Page after page, the book brought me back to my high school days of binging through MUDs all night trying to level my character up or lugging my heavy PC and CRT monitor to my friend's house for a LAN party. In many ways, the dialog could have been ripped entirely from the IM chat transcripts of me and my friends-the inane insults, the lowbrow profanity, etc.-but what I got the biggest kick from was that Cline named the evil IOI villains "The Sux0rs." Now that is a high school geek insult if ever there was one.

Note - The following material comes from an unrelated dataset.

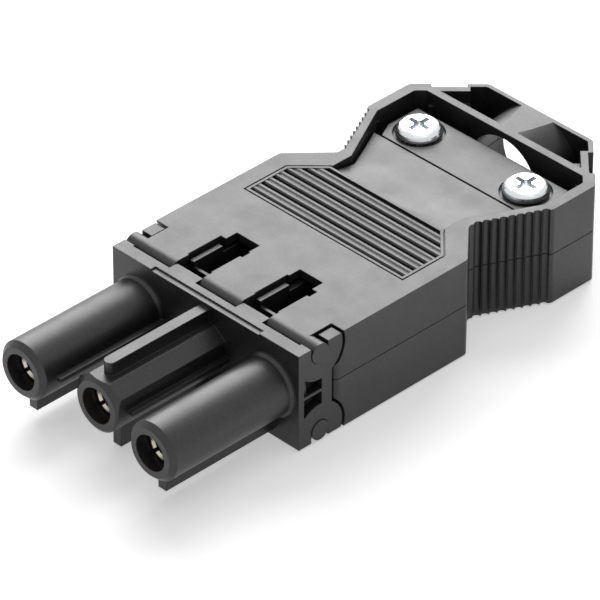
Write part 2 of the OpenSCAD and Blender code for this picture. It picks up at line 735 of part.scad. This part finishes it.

As fun as it was to walk down memory lane, the book was also hard to read in some ways. Cline holds a saddeningly pessimistic view of the world and the future. After all, the premise of the book is that the world sucks, but at least escape can be found through video games. The fate of the world hangs in the balance, and the question is whether Wade can win tons of money by remembering 80s trivia to save the game from ads. To be fair, that's not just a vision of the future, but is basically our current reality except we use phones to access Instagram and Twitter instead of immersive rigs to access the OASIS. While I certainly don't intend to over-analyze what is meant to simply be a light page-turner, the book nevertheless comes across as pretty shallow and gloomy. Someone at my work put it well in saying, "You ought to come into the book expecting cotton candy and high fructose corn syrup. There's nothing good for you there, but boy will it taste good going down." That's about the sum of it: a fun adventure, but don't make much more of it than that.

DISCLAIMER: I received a copy of this book from the publisher for the purpose of a fair, unbiased review.